Contemporary base stations are equipped with analog-to-digital converters (ADCs) that take samples described by 12-16 bits. Since the communication bandwidth is up to 100 MHz in LTE Advanced, a sampling rate of a 500 Msample/s is quite sufficient for the ADC. The power consumption of such an ADC is at the order of 1 W. Hence, in a Massive MIMO base station with 100 antennas, the ADCs would consume around 100 W!
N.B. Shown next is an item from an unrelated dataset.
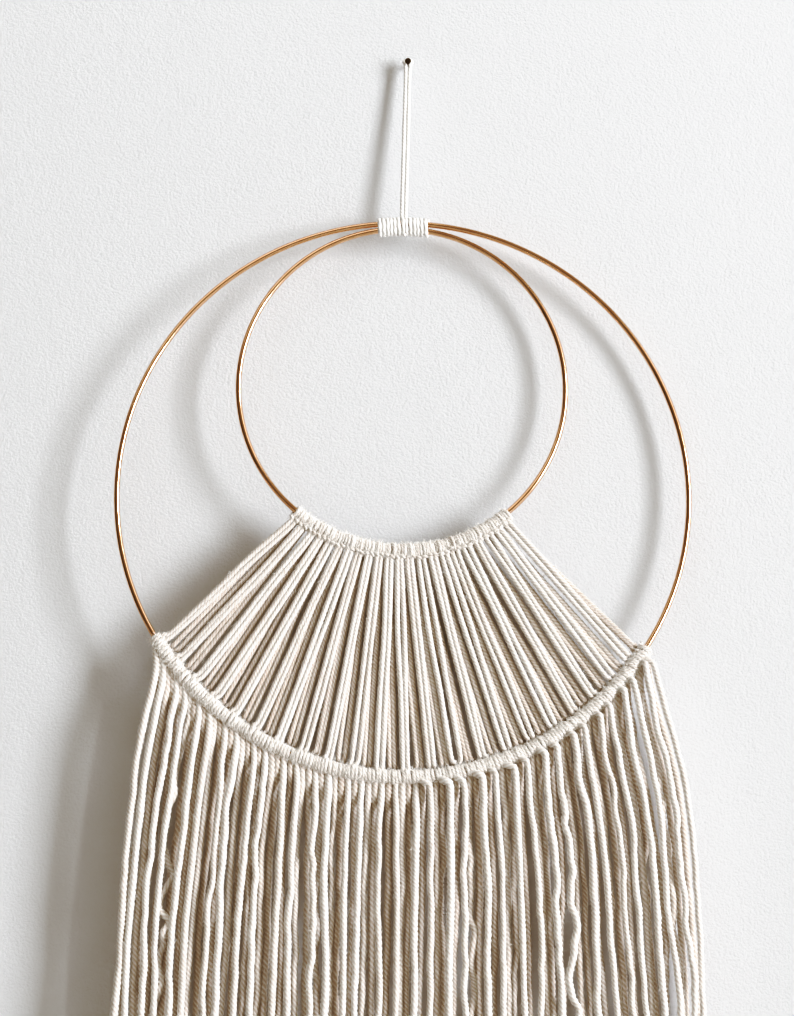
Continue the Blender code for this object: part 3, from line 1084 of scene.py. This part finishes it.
# Wall paint, rolled: dead matt, with the fine stipple of the roller and soft uneven patches.
def wallMaterial():
    made, tree, shader = startMaterial(
        "matt emulsion paint, rolled", {"Base Color": linear(stage["wall"]), "Roughness": 0.85}
    )
    place = addNode(tree, "ShaderNodeTexCoord")
    stipple = addNode(
        tree,
        "ShaderNodeTexNoise",
        {"Scale": 1 / (stage["stipple"] * mm), "Detail": 5.0},
        {"Vector": place.outputs["Object"]},
    )
    patches = addNode(
        tree,
        "ShaderNodeTexNoise",
        {"Scale": 1 / (stage["patch"] * mm), "Detail": 4.0},
        {"Vector": place.outputs["Object"]},
    )
    height = addNode(
        tree,
        "ShaderNodeMath",
        {"operation": "MULTIPLY_ADD", 1: stage["patchShare"]},
        {0: patches.outputs["Fac"], 2: stipple.outputs["Fac"]},
    )
    bump = addNode(
        tree,
        "ShaderNodeBump",
        {"Strength": 0.65, "Distance": stage["stippleHigh"] * mm},
        {"Height": height.outputs[0]},
    )
    tree.links.new(bump.outputs["Normal"], shader.inputs["Normal"])
    side = addNode(tree, "ShaderNodeNewGeometry")
    clear = addNode(tree, "ShaderNodeBsdfTransparent")
    mixed = addNode(
        tree,
        "ShaderNodeMixShader",
        links={0: side.outputs["Backfacing"], 1: shader.outputs[0], 2: clear.outputs[0]},
    )
    tree.links.new(mixed.outputs[0], tree.nodes["Material Output"].inputs["Surface"])
    return made


def floorMaterial():
    # Stone, honed: pale and even, with hardly any shine
    settings = {"Base Color": linear(stage["floor"]), "Roughness": 0.7}
    return startMaterial("plain pale floor, honed", settings)[0]


def addSheet(name, corners, material):
    mesh = bpy.data.meshes.new(name)
    mesh.from_pydata(corners, [], [(0, 1, 2, 3)])
    mesh.materials.append(material)
    made = bpy.data.objects.new(name, mesh)
    made.rotation_euler.z = -stage["wallTurn"]
    bpy.context.scene.collection.objects.link(made)


def buildStage():
    half, floorZ = stage["wide"] / 2 * mm, stage["floorZ"] * mm
    wallY, top = stage["wallY"] * mm, floorZ + stage["high"] * mm
    upright = ((-half, floorZ), (half, floorZ), (half, top), (-half, top))
    level = ((-half, -half), (half, -half), (half, half), (-half, half))
    addSheet("wall", [(x, wallY, z) for x, z in upright], wallMaterial())
    addSheet("floor", [(x, y, floorZ) for x, y in level], floorMaterial())


lights = {
    # a tall window on the right with a fainter one above it, and a weak light from the ceiling
    "window": {
        "place": (5350, -3690, -180),
        "aim": (0, 0, -400),
        "size": (1400, 5200),
        "power": 545,
        "colour": "#fafbff",
    },
    "transom": {
        "place": (4500, -3100, 2800),
        "aim": (0, 0, -400),
        "size": (3000, 3000),
        "power": 40,
        "colour": "#fffefb",
    },
    "ceiling": {
        "place": (-700, -1300, 1500),
        "aim": (-200, 0, 100),
        "size": (1800, 1800),
        "power": 8,
        "colour": "#ffffff",
    },
}
room = {
    # daylight from all round, bright from the upper right and dim from the lower left
    "from": (0.6, -0.35, 0.72),
    "dim": 0.03,
    "dimBelow": -0.4,
    "bright": 0.36,
    "brightAbove": 0.75,
    "colour": "#f5ecdb",
}


def addLight(name, look):
    light = bpy.data.lights.new(name, "AREA")
    light.shape = "RECTANGLE"
    light.size, light.size_y = [side * mm for side in look["size"]]
    light.energy = look["power"]
    light.color = linear(look["colour"])[:3]
    made = bpy.data.objects.new(name, light)
    made.location = Vector(look["place"]) * mm
    beam = Vector(look["aim"]) - Vector(look["place"])
    made.rotation_euler = beam.to_track_quat("-Z", "Y").to_euler()
    bpy.context.scene.collection.objects.link(made)


def buildLights():
    for name, look in lights.items():
        addLight(name, look)
    world = bpy.data.worlds.new("room")
    world.use_nodes = True
    tree = world.node_tree
    background = tree.nodes["Background"]
    background.inputs["Color"].default_value = linear(room["colour"])
    place = addNode(tree, "ShaderNodeTexCoord")
    across = addNode(
        tree,
        "ShaderNodeVectorMath",
        {"operation": "DOT_PRODUCT", 1: room["from"]},
        {0: place.outputs["Generated"]},
    )
    strength = addNode(
        tree,
        "ShaderNodeMapRange",
        {
            "From Min": room["dimBelow"],
            "From Max": room["brightAbove"],
            "To Min": room["dim"],
            "To Max": room["bright"],
        },
        {"Value": across.outputs["Value"]},
    )
    tree.links.new(strength.outputs["Result"], background.inputs["Strength"])
    bpy.context.scene.world = world


# The photograph's contrast: whites that clip early, and darks that turn to a warm brown. Curves 0 to
# 2 are red, green and blue, and 3 is all of them.
tones = {
    0: ((0.1, 0.115), (0.25, 0.262), (0.5, 0.5), (0.8, 0.8)),
    1: ((0.1, 0.088), (0.25, 0.25), (0.5, 0.503), (0.8, 0.805)),
    2: ((0.1, 0.062), (0.25, 0.24), (0.5, 0.503), (0.8, 0.805)),
    3: ((0.12, 0.08), (0.25, 0.235), (0.35, 0.375), (0.6, 0.71), (0.8, 0.95)),
}


def buildTones():
    view = bpy.context.scene.view_settings
    view.view_transform = "Standard"
    view.use_curve_mapping = True
    for number, curve in tones.items():
        for dark, bright in curve:
            view.curve_mapping.curves[number].points.new(dark, bright)
    view.curve_mapping.update()


# Camera: fitted to points on both hoops in the photograph
cameraView = {
    "place": (-34.7, -1454.5, -580.3),
    "forward": (0.0213, 0.9749, 0.2215),
    "roll": 0.012,
    "lens": 99.2,  # on the 36 mm of the frame's tall side
    "clip": (0.05, 50),  # metres
}


def buildCamera():
    view = cameraView
    camera = bpy.data.cameras.new("camera")
    camera.lens = view["lens"]
    camera.clip_start, camera.clip_end = view["clip"]
    forward = Vector(view["forward"]).normalized()
    level = forward.cross(Vector((0, 0, 1))).normalized()
    upright = level.cross(forward)
    right = level * math.cos(view["roll"]) + upright * math.sin(view["roll"])
    up = right.cross(forward)
    turn = Matrix((right, up, -forward)).transposed().to_4x4()
    made = bpy.data.objects.new("camera", camera)
    made.matrix_world = Matrix.Translation(Vector(view["place"]) * mm) @ turn
    bpy.context.scene.collection.objects.link(made)
    bpy.context.scene.camera = made


buildStage()
buildLights()
buildTones()
buildCamera()
print("stage, lights and camera done")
Fortunately, the 1600 bit/sample that are effectively produced by 100 16-bit ADCs are much more than what is needed to communicate at practical SINRs. For this reason, there is plenty of research on Massive MIMO base stations equipped with lower-resolution ADCs. The use of 1-bit ADCs has received particular attention. Some good paper references are provided in a previous blog post: Are 1-bit ADCs sufficient? While many early works considered narrowband channels, recent papers (e.g., Quantized massive MU-MIMO-OFDM uplink) have demonstrated that 1-bit ADCs can also be used in practical frequency-selective wideband channels. I’m impressed by the analytical depth of these papers, but I don’t think it is practically meaningful to use 1-bit ADCs.
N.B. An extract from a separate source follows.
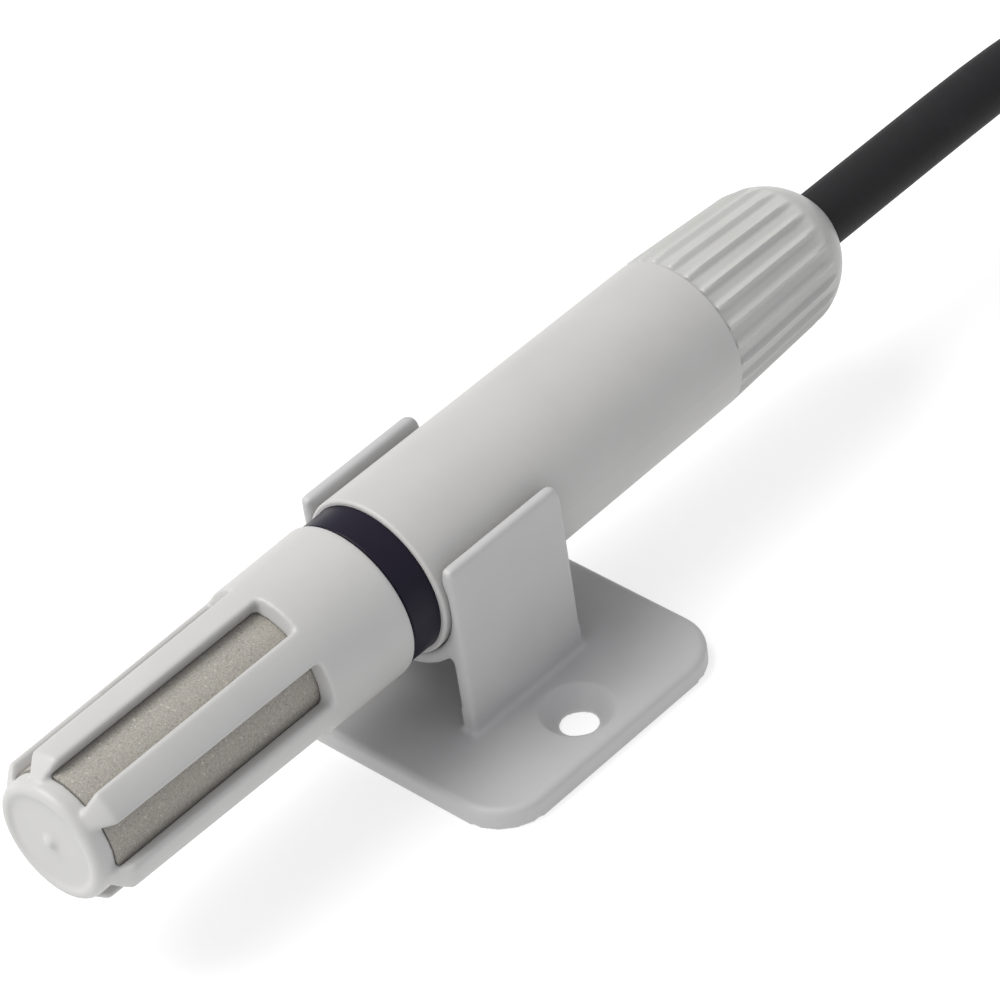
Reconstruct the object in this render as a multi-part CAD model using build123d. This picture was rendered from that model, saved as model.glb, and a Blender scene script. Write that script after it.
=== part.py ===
from build123d import *

import os
from math import atan2, cos, degrees, pi, radians, sin, sqrt, tan

# Air temperature probe with a slotted filter cap and a fixed cable, held in a screw-down clip.
# The probe lies along Y: its filter cap points to -Y and its cable leaves to +Y.
# Z points up from the clip's mounting face, and the origin is on that face, midway between
# the two screw holes. Lengths are in millimetres and angles in degrees.

# Clearances
slip = 0.05
seat_gap = 0.1
side_gap = 0.3

# Where the probe lies in the clip
axis_height = 18.3
body_front = -9.0

# Body: a moulded tube that tapers a little towards the gland
body_length = 44.8
body_front_radius = 9.0
body_rear_radius = 8.78
body_wall = 1.58
body_rim = 0.55
body_end_wall = 2.2
body_edge_rounding = 0.35
board_groove_depth = 0.5

# Sensor head: the black collar between cap and body, with a spigot each way
collar_visible_length = 3.7
collar_sunk_length = 2.0
head_body_spigot_length = 6.5
head_cap_spigot_length = 7.0
head_nose_gap = 1.1
head_nose_length = 3.0
head_edge_rounding = 0.25
ring_section = 1.5
ring_squeeze = 0.08

# Filter cap: a slotted cage with a smaller end disc
cap_step = 0.25
cap_taper = 0.33
cap_sleeve_wall = 1.5
cap_length = 41.3
cap_rim_rounding = 0.45
cap_disc_inset = 0.15
cap_disc_thickness = 2.3
cap_disc_rounding = 0.8
cap_dish_rim = 1.15
cap_dish_depth = 0.3
cap_dish_wall = 0.25
cap_gate_radius = 0.65
cap_gate_height = 0.25
rib_end_slope = 2.2
rib_end_overlap = 0.15
rib_end_rounding = 0.6
rib_depth = 1.52
rib_edge_rounding = 0.4
window_count = 6
window_phase = 12.5
window_width = 4.7
window_rear_offset = 11.1
window_draft = 0.8

# Filter: a sintered sleeve inside the cage
filter_wall = 0.8

# Sensing elements on a narrow board that stands in the filter
element_board_width = 8.0
element_board_thickness = 1.0
element_board_tip_gap = 5.0
element_board_sunk = 2.2
temperature_chip = (2.0, 4.0, 1.1)
temperature_chip_offset = 3.0
humidity_chip = (4.4, 6.0, 0.5)
element_lead_radius = 0.15
pin_count = 4
pin_pitch = 1.27
pin_radius = 0.3
pin_landing = 3.5
pin_plugged_length = 3.0

# Signal board inside the body
signal_board_thickness = 1.6
signal_board_drop = 1.4
pin_socket_size = (8.0, 5.0, 3.6)
processor_size = (5.0, 5.0, 1.0)
chip_bevel = 0.12
small_part_size = (1.2, 2.0, 0.8)
small_part_spacing = 3.0
small_part_rows = 2
terminal_size = (8.4, 5.0, 3.4)
terminal_end_margin = 0.5

# Cable and its four wires
cable_radius = 3.25
jacket_lead_in = 2.0
wire_radius = 0.55
wire_spread = 0.95
wire_terminal_pitch = 2.0
wire_straight = 1.4
wire_crossing = 2.7
wire_bend_radius = 1.0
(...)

Do we really need 1-bit ADCs?
I think the answer is no in most situations. The reason is that ADCs with a resolution of around 6 bits strike a much better balance between communication performance and power consumption. The state-of-the-art 6-bit ADCs are already very energy-efficient. For example, the paper “A 5.5mW 6b 5GS/S 4×-lnterleaved 3b/cycle SAR ADC in 65nm CMOS” from ISSCC 2015 describes a 6-bit ADC that consumes 5.5 mW and has a huge sampling rate of 5 Gsample/s, which is sufficient even for extreme mmWave applications with 1 GHz of bandwidth. In a base station equipped with 100 of these 6-bit ADCs, less than 1 W is consumed by the ADCs. That will likely be a negligible factor in the total power consumption of any base station, so what is the point in using a lower resolution than that?
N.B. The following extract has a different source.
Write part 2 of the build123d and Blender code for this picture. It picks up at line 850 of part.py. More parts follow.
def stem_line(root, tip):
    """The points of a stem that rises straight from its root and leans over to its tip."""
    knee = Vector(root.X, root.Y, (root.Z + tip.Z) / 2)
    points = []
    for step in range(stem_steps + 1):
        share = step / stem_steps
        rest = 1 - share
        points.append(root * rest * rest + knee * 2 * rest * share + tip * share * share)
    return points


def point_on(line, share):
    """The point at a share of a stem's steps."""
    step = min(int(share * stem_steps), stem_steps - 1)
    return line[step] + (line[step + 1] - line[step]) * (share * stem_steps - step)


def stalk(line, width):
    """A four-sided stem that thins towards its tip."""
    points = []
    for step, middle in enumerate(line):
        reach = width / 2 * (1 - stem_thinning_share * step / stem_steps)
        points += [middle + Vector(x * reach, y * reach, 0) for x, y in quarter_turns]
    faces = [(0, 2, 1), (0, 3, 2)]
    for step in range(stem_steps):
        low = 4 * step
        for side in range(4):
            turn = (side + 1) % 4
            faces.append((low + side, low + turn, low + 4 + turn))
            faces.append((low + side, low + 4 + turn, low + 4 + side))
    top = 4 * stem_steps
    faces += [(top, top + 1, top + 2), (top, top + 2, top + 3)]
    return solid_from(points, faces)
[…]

The use of 1-bit ADCs comes with a substantial loss in communication rate. In contrast, there is a consensus that Massive MIMO with 3-5 bits per ADC performs very close to the unquantized case (see Paper 1, Paper 2, Paper 3, Paper 4, Paper 5). The same applies for 6-bit ADCs, which provide an additional margin that protects against strong interference. Note that there is nothing magical with 6-bit ADCs; maybe 5-bit or 7-bit ADCs will be even better, but I don’t think it is meaningful to use 1-bit ADCs.
Will 1-bit ADCs ever become useful?
To select a 1-bit ADC, instead of an ADC with higher resolution, the energy consumption of the receiving device must be extremely constrained. I don’t think that will ever be the case in base stations, because the power amplifiers are dominating their energy consumption. However, the case might be different for internet-of-things devices that are supposed to run for ten years on the same battery. To make 1-bit ADCs meaningful, we need to greatly simplify all the other hardware components as well. One potential approach is to make a dedicated spatial-temporal waveform design, as described in this paper.